Often when reviewing an AdWords account, the first metric we want to know about is conversion volume, using this metric to gauge the success of our digital marketing efforts. This seems straight forward – has my campaign generated leads for my client? Yes, ok good, no – why? Can I fix it? But what if conversion volumes are low even after you’ve tried a variety of strategies? What if only your branded campaigns are converting? Does this mean your campaigns are unsuccessful? Obviously in Pay-Per-Click we can’t “Forget the Click”, but what happens after the click – or before or even the lack there of – certainly still adds value both for the brand and for the future of the account.

In this post I address the value of engagements other than those that converted, because if we can understand these better I believe we are in a better position to improve the overall performance of an account, and perhaps through this increase conversion volume.

Brand Awareness and Impressions

Let’s assume you’re running a start-up and there is little to no awareness around your brand, but you decide that alongside your social media campaign you’ll also invest in some SEM, so that when people do look for your product they’ll find it. Your SEO may not be 100% up to scratch yet, it’s a work in progress, but at least your SEM ads are appearing. These are getting very few clicks, and only very rarely does one convert. In this case, what is the value of your SEM campaign?

Here it is important that you are locating your brand amongst searches relevant to it or, in other words, impressions matter and the share of impressions you gain even more so. The clicks will come as your SEM campaigns gain traction and are optimized, but for now improving your impression share amongst the competition situates your brand and your products in the market – they exist and can be found online.

This is where I argue that bidding on a strong set of generic keywords that are relevant to you is pivotal – it doesn’t matter if they are not achieving the best Click Through Rates or Conversion Rates at the outset – because you are selling to people that are not familiar with what you do, but by placing an ad in front of them it takes you one step closer to getting there. Patience is essential, building strong impression share and improving your average position matters. Think about it this way – when someone sees a billboard it doesn’t mean they’ll immediately run to store and buy what they saw, but they do now know that you exist.

Clicks That Don’t Convert are Not Worthless

Conventionally a 2-5% conversion rate is considered high, although depending on what you are marketing and the digital marketer you are working with above 10% may be considered “unicorn”. So if we go by convention, we wonder what is the value of the remaining 95% of un-converted clicks.

First the obvious – they landed on your site and have through this expressed an interest. Think of these clicks as “perusing”. You can re-market to these potential customers, you have increased your brand awareness, you have made another person familiar with your products, and they have engaged with what you do. So they didn’t convert this time but that doesn’t mean they never will, they have however spent time on your site and that does matter.

This brings me to my second and more important point, and that is that the clicks that don’t convert are invaluable because it is from these clicks that you can learn how you can improve performance. This is where data-driven marketing comes to the forefront. Why did this person click on my ad? What did they do when they were there? Is there a high bounce rate? Why? What’s the average time spent on site? Where was it spent? How was it spent? It is in this sense that I return to Greenberg in that “time is more meaningful” even when applied to SEM, because what really matters is what happens when someone has clicked on your ad is how they then engage with your site, even when they don’t convert.
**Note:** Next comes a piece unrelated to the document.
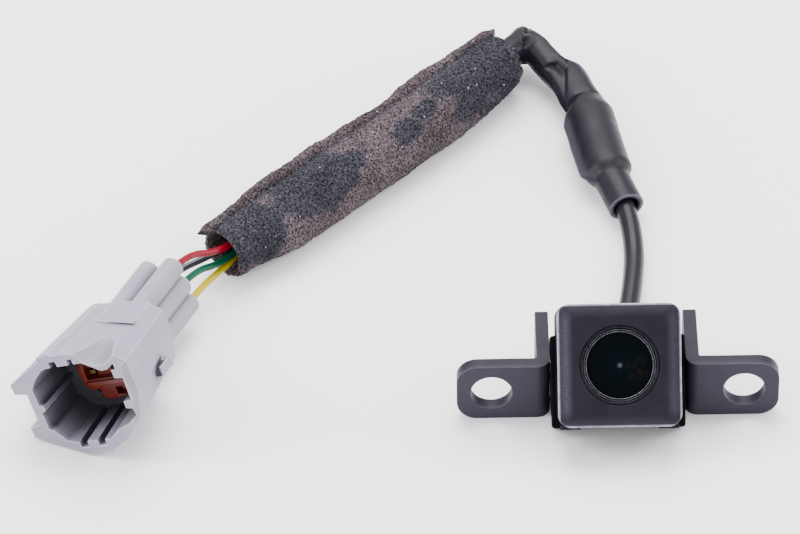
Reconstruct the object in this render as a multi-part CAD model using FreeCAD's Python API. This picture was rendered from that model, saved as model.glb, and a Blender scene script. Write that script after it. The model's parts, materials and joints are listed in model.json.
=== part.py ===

Here I would like to emphasise again the importance of an integrated digital marketing strategy. You can have the best social media campaigns, have an amazing CTR on your SEM ads, but all of this doesn’t matter if the traffic that is reaching your site doesn’t meet the needs of your potential customers. Why send traffic to your site if they then leave because of its user un-friendliness – which brings me to CRO and UX.

CRO and User Experience in Digital Marketing

It has been argued that “UX is really just good marketing”, its marketing 101 – know your users, create the experience they want.

“It’s about knowing who your market is, knowing what is important to them, knowing why it is important to them, and designing accordingly. It’s also about listening after you’ve designed and adjusting to the changing marketplace: improving the experience of those in your market”.

This is where we can talk about a digital marketing ecosystem – bringing full circle your SEO, SEM, Social, your online presence – have you created a positive experience for your customers online? And more importantly have you optimised this experience to maximise the number of customers you are converting? Here, Conversion Rate Optimization (CRO), or “the art and science of improving websites”, is an essential part of the ecosystem. How the user interacts with your site – the user that you have sent there through your digital marketing efforts – is evaluated and A/B testing is done to improve performance.

And so with this we again return to time – time spent consuming media online, time women and men spend on apps, time lag between first visit to site and point of conversion. The point I am making is that it is important to keep at least 1 eye on the bigger picture, the one that doesn’t just measure success in conversions. When your campaigns are not converting thinking beyond the volume of conversions and return to time and other metrics, because the insights that you draw from this may well be the key to turning your campaigns around.